Wir sind dieses Wagnis eingegangen, haben kluge Gedanken und gefühlvolles Theater zusammengebracht.
Schon 2018 bei der Langen Nacht des Wissens in Rostock haben wir einen Theater-Vortrag über die Borderline gehalten. Was ist das überhaupt? Welche Symptome muss man haben, um die Diagnose Borderline zu bekommen? Den geradlinigen Antworten des Diagnosekatalogs, vorgetragen von Victor haben wir die Erfahrungen und innersten Regungen einer Psychiaterin an die Seite gestellt, gespielt von Katharina.
Die Psychiaterin fühlt ihrer gerade entlassenen Patientin Alice nach. Genau die Alice, die so viel Wirbel in unser Theaterstück „Zerrissen und Beschützt“ bringt. So sehr fühlt die Therapeutin ihr nach, dass ein Gedicht entstanden ist: das Gedicht der Herzdame.
Etwa 1 Jahr später haben wir einen neuen Theater-Vortrag gehalten. Wir waren im Philosophischen Salon in der Nähe von Hildesheim, im Kloster von Lampringe in einem beeindruckenden Raum, dem Kalenderzimmer.
Rundherum waren Gemälde der personifizierten 12 Monate auf die Wand aufgetragen. Im Raum standen mehrere runde Tische, um den ca. 50 Zuschauenden Platz zu bieten. Und in einer Ecke des Raumes stand ein Rednerpult vor einer kleinen Bühne.

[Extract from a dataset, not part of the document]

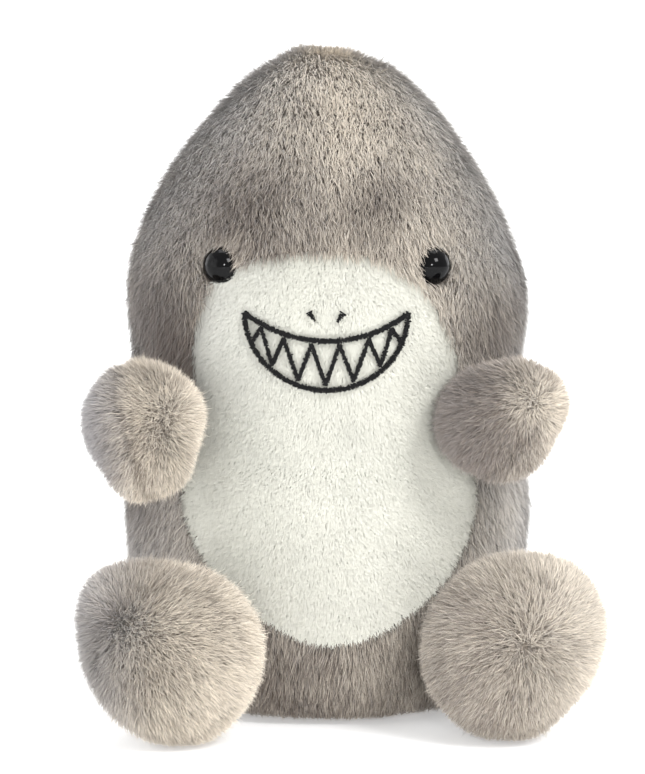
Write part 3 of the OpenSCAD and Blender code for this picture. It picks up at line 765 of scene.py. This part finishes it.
across = np.linspace(-grin, grin, 200)
round_jaw = grin * np.sin(np.radians(np.linspace(-90, 90, 240)))
tooth_tops = (-0.8, -0.52, -0.17, 0.17, 0.52, 0.8)
tooth_points = (-0.9, -0.66, -0.34, 0, 0.34, 0.66, 0.9)
zigzag = []
for i in range(13):
    x = grin * (tooth_tops[i // 2] if i % 2 else tooth_points[i // 2])
    zigzag.append((x, lip_z(x) - 0.85 if i % 2 else jaw_z(x) + 1))
lines = {
    "stitched_grin": [
        np.stack([across, lip_z(across)], -1), np.stack([round_jaw, jaw_z(round_jaw)], -1)
    ],
    "stitched_teeth": [np.array(zigzag[i : i + 2]) for i in range(12)],
    "stitched_nostril_left": [np.array([[-3.1, 79.0], [-2.0, 77.5]])],
    "stitched_nostril_right": [np.array([[3.3, 78.8], [2.2, 77.3]])],
}
stands_for = {
    "stitched_grin": "mouth_outline", "stitched_teeth": "teeth",
    "stitched_nostril_left": "nostril_left", "stitched_nostril_right": "nostril_right",
}


def even(line, pitch):
    """Points along a line at an even pitch."""
    steps = np.concatenate([[0], np.cumsum(np.linalg.norm(np.diff(line, axis=0), axis=1))])
    at = np.linspace(0, steps[-1], max(3, int(steps[-1] / pitch)))
    return np.stack([np.interp(at, steps, line[:, k]) for k in (0, 1)], -1)


# Rayon thread: black, with a soft gloss across each stitch
m, _, shader = new_material("black_rayon_thread", "060607", 0.6)
shader.inputs["Specular IOR Level"].default_value = 0.25
bpy.ops.mesh.primitive_cube_add(size=1)
bar = bpy.context.object
bpy.ops.object.mode_set(mode="EDIT")
bpy.ops.transform.resize(value=(0.001, 0.00027, 0.00042))
bpy.ops.mesh.bevel(offset=0.00009, segments=1)
bpy.ops.object.mode_set(mode="OBJECT")
bar_points = np.array([v.co for v in bar.data.vertices])
bar_faces = [list(p.vertices) for p in bar.data.polygons]
bpy.data.objects.remove(bar)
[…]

Dieses Mal hielt Katharina den Vortrag, es ging um das Fremde und das Zuhause. Und ganz besonders um das Dazwischen. Es ging um die Grenzen, die unseren Horizont bilden, und um die Schwellen, die wir auf unserem Lebensweg überschreiten. Dazu gab sie zwei besonderen Personen eine Stimme: dem biblischen Jakob, der am Ende seiner Fremdheitsgeschichte Israel heißen wird, und Nancy, einem französischen Philosophen, der mit Ende 40 ein Herz transplantiert bekommen hat.
Victor spielte als Fabian zu dem Vortrag Theaterszenen. Genau der Fabian, der sich in „Zerrissen und Beschützt“ in Alice verliebt. Auch er hat Borderline und im Kloster Lamspringe hat er sein Innerstes nach außen gekehrt. Er hat erzählt, dass er selbst für andere der Fremde ist, dass er sich selbst fremd ist, und wie die Diagnose ihn anderen entfremdet hat. Und dass er einfach mal irgendwo zu Hause sein will.